According to Californians Against Waste, nearly 600 bags per second are discarded in California - destined either for the landfill, the landscape or the ocean.

At least 267 species have been scientifically documented to be adversely affected by plastic debris, which is estimated to kill more than 100,000 marine mammals and turtles each year, the nonprofit environment research and advocacy organization said, adding that plastic bags are considered especially dangerous to sea turtles, which mistake them for jellyfish, their main food source.

“I thought, ‘I’ve got to do something,’” Jack Plaza said. “I was born here (in Santa Maria). I’ve seen the disappearance of clams. I’ve seen the disappearance of a lot of things in our environment ... we’ve been taking a lot of things for granted.”

And his epiphany couldn’t have come at a better time.

The plastic grocery bag may soon become a relic of the past in California.

In late July, the Los Angeles City Council approved an ordinance that bans the use of plastic bags at retail outlets and grocery stores throughout the city after July 1, 2010.

San Francisco has a similar ordinance already in place, and environmental groups are lobbying state legislators to ban plastic bags throughout California.

Several countries around the world also have banned plastic grocery bags.

Aurora Plaza shows off the completed JakSaks, lining the shelves and racks in the upholstery warehouse’s small, cramped office.

The bags range in shape and style from tall, rectangular and striped to something like a trendy, oversized burlap purse. One bag was made out of the same material as the upholstery of some Volkswagen models.

Heritage Oaks Bank has dubbed Jack’s Upholstery Santa Maria’s “Business of the Month” for August and began featuring JakSaks at its Santa Maria branch.

In just a week, the bank took orders for 30 of the bags, and the Plazas purchased four sewing machines and plan to hire four employees to help make the bags.

The Plazas’ launch plans for JakSaks also include marketing the bags to small, locally based grocery stores and joining forces with surrounding high schools to sell the bags as fundraisers.

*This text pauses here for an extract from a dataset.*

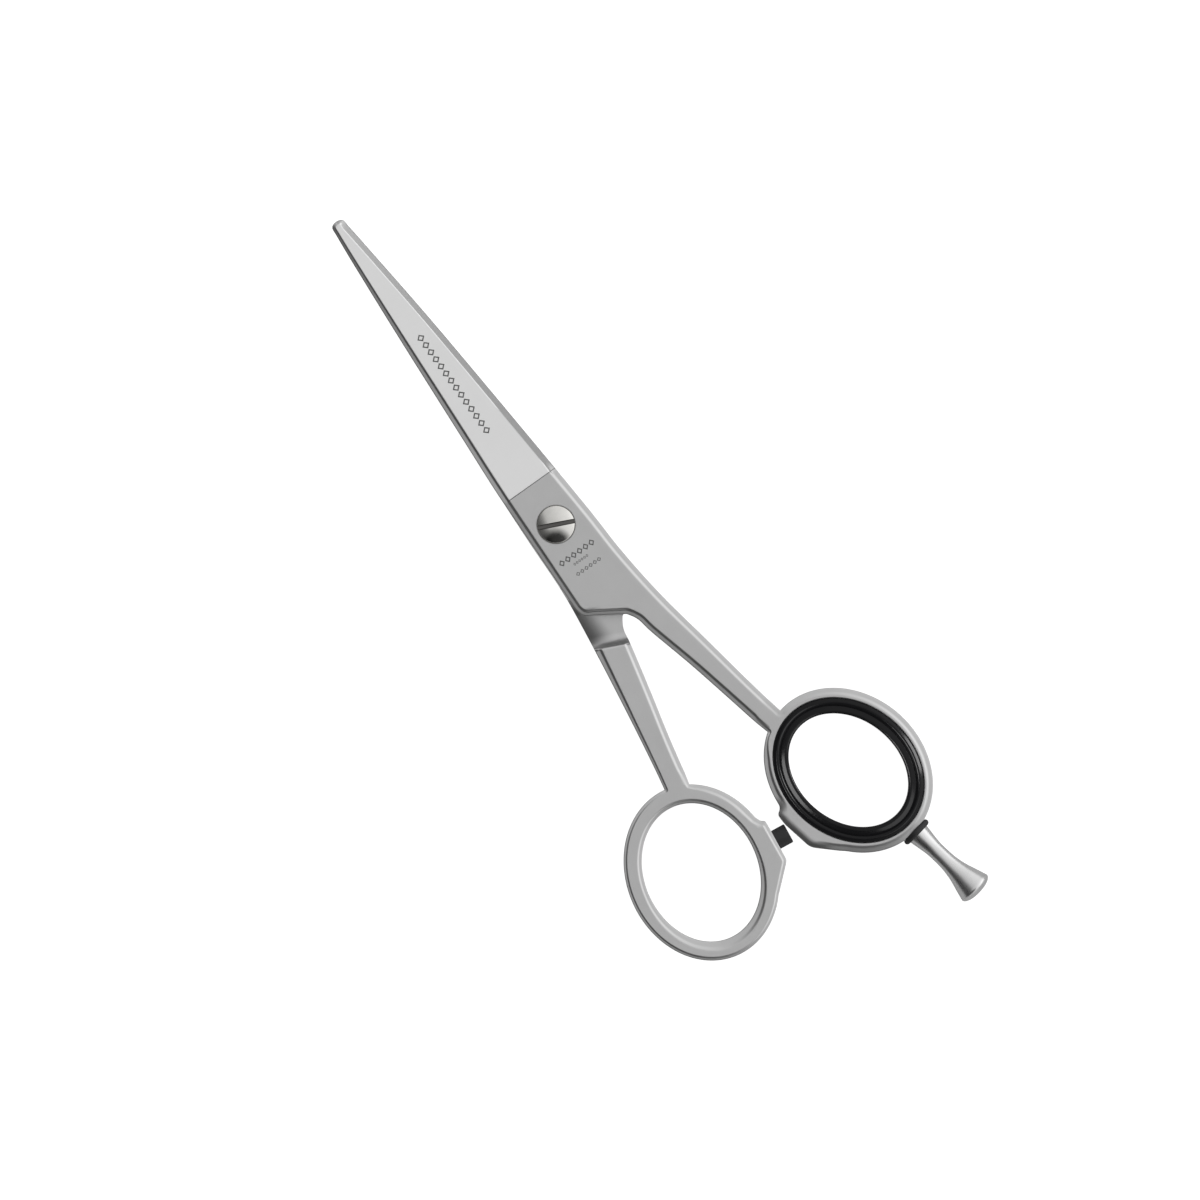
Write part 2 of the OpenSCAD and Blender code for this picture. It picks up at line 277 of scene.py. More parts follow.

“The kids are real hard working. You can see they’re real ambitious,” said Jack Plaza’s aunt, Flora Reyes, recalling that the couple started their upholstery business in their home by upholstering the furniture of her nephew’s Air Force colleagues for free.

Now, Jack’s Upholstery is a booming business housed in a spacious, two-unit warehouse building with five employees.

Jack Plaza said he feels confident that JakSaks will continue catch on with the public in the same manner as Jack’s Upholstery.

So does his wife.

Soon, she predicted, “people will be saying, ‘Don’t forget your JakSak when you get your groceries.”